Uptick in Junk Fax Enforcement Suggests FCC May Build on Scant Agency Precedent Involving Fax Broadcasters
Posted by Ronnie London
The last several weeks at the FCC has seen a flurry of orders proposing to fine companies for sending unsolicited faxes, ranging from $4,500 to nearly $2.2 million, for a total of just over $5 million in proposed fines ($5,044,500, to be exact). In all, there have been six notices issued at the Commission level finding companies “apparently liable” for fines, and another nine issued on authority delegated to the FCC’s Enforcement Bureau. The impetus for what appears to be a sudden upswing of activity on this front is not clear, but it appears the FCC may be poised to issue potentially significant guidance on how its rules apply to “fax broadcasters.”
The “notices of apparent liability” or “NALs” are effectively a series of essentially identical orders alleging that the company or companies cited in each sent unsolicited fax advertisements in violation of the FCC’s junk fax rules numbering anywhere from one to over 350 unlawful transmissions. In all cases, the NAL recites that, prior to the faxes that landed the companies in hot water, the FCC sent each a citation indicating the agency had received complaints the company was sending faxes in violation of the rules, and that further violations would subject them to fines (such citations are statutorily required prerequisites to fining entities that do not hold FCC licenses or authorizations for, for example, use of airwaves, construction of a telephone line, or sale of devices that emit radio waves). Each NAL recounts the number and type of faxes the company is alleged to have sent in violation of the rules, and gives the recipient thirty days to oppose the imposition of a fine, after which the FCC typically issues an order imposing a fine (though in some cases based on the NAL recipient’s response it may reduce the proposed amount or decline to impose a fine altogether).

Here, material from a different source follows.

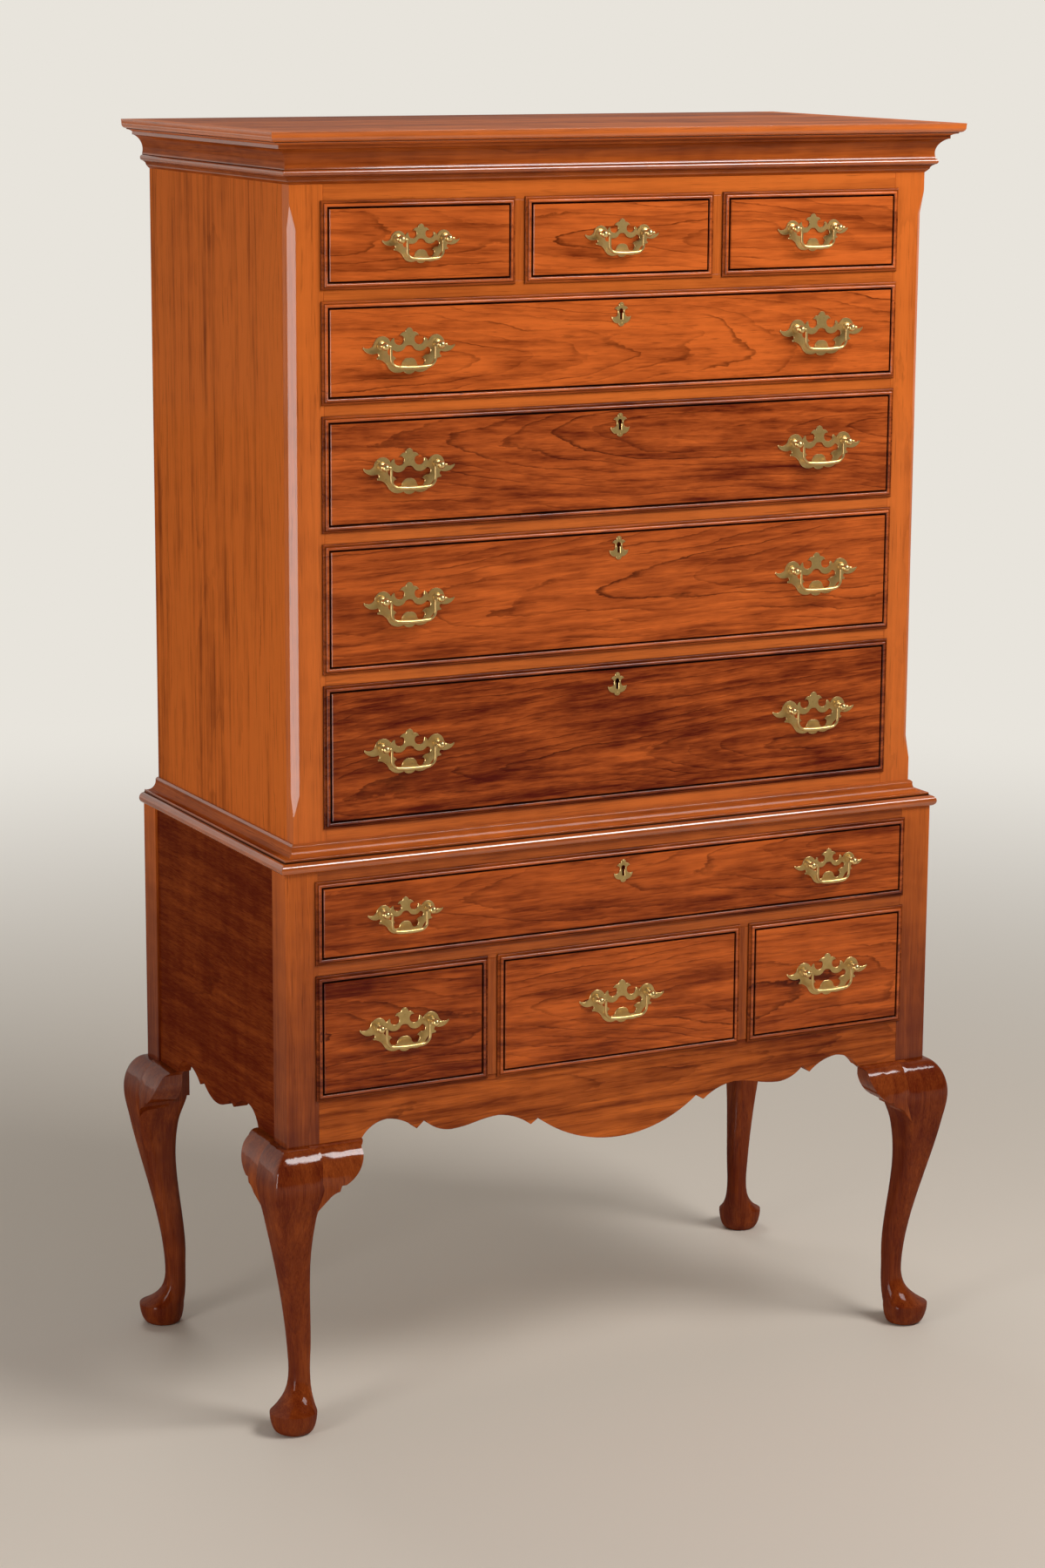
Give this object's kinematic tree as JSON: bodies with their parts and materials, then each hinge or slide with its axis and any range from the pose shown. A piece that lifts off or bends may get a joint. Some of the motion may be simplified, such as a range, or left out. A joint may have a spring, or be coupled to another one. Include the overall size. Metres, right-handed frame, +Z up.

The NALs are somewhat opaque affairs. As noted, they are all effectively identical except in the handful of particulars unique to each case, i.e., number of faxes sent, goods or services advertised, relevant dates, etc. The NALs recite, without providing any detail, that the faxes at issue were advertisements (the law reaches only faxes that reference the commercial availability or quality of goods or services) and that the recipients did not have an established business relationship with the senders, which is in certain circumstances an exception under which companies may send such commercial faxes. The orders are mildly intriguing insofar as they establish a pattern that the FCC will impose a “base” fine of $4,500 per fax (out of a possible maximum $11,000) for simply sending it in violation of the rule, but will adjust the fine upward to $10,000 per fax for each transmission sent to recipients who already had communicated to the sender a desire not to receive further faxes.
The orders are most notable, though, to the extent it appears the FCC targets for fines two “fax broadcasters,” i.e., companies engaged in mass faxing of materials on behalf of others. The three biggest proposed fines, of $2,168,500, $1,377,000, and $1,133,000 (the next closest proposed fine is for $130,500), for, respectively, Hot Lead, LLC, Extreme Leads, Inc., and Mexico Marketing, LLC and its affiliated entities, target what appear in the first two cases to be fax broadcasters. In both cases, the FCC recites that, rather than being for a single product as is the case for the rest of the NALs, Hot Lead and Extreme Leads allegedly sent faxes for a variety of products and services, including mortgage services and other financial services, health and life insurance, credit and debit card services, interior shutters, and custom-logo shirts.
Since fax broadcasters are liable under FCC’s junk fax rules only where there is a high degree of involvement by them in the unlawful activity, or they had actual notice of it and failed to take steps to prevent it, the facts underlying the alleged violations could prove highly significant. The FCC’s ensuing orders imposing fines or otherwise resolving the cases could be highly influential, as the cases (if, as assumed, they target fax broadcasters) will be the first FCC enforcement actions that interpreting the rules as they apply to fax broadcasters since its $5 million-plus fine in 2002 against Fax.com, Inc., and the first since it updated its junk fax rules. The progress of the NALs, especially those carrying the highest “price tags,” accordingly is well worth monitoring.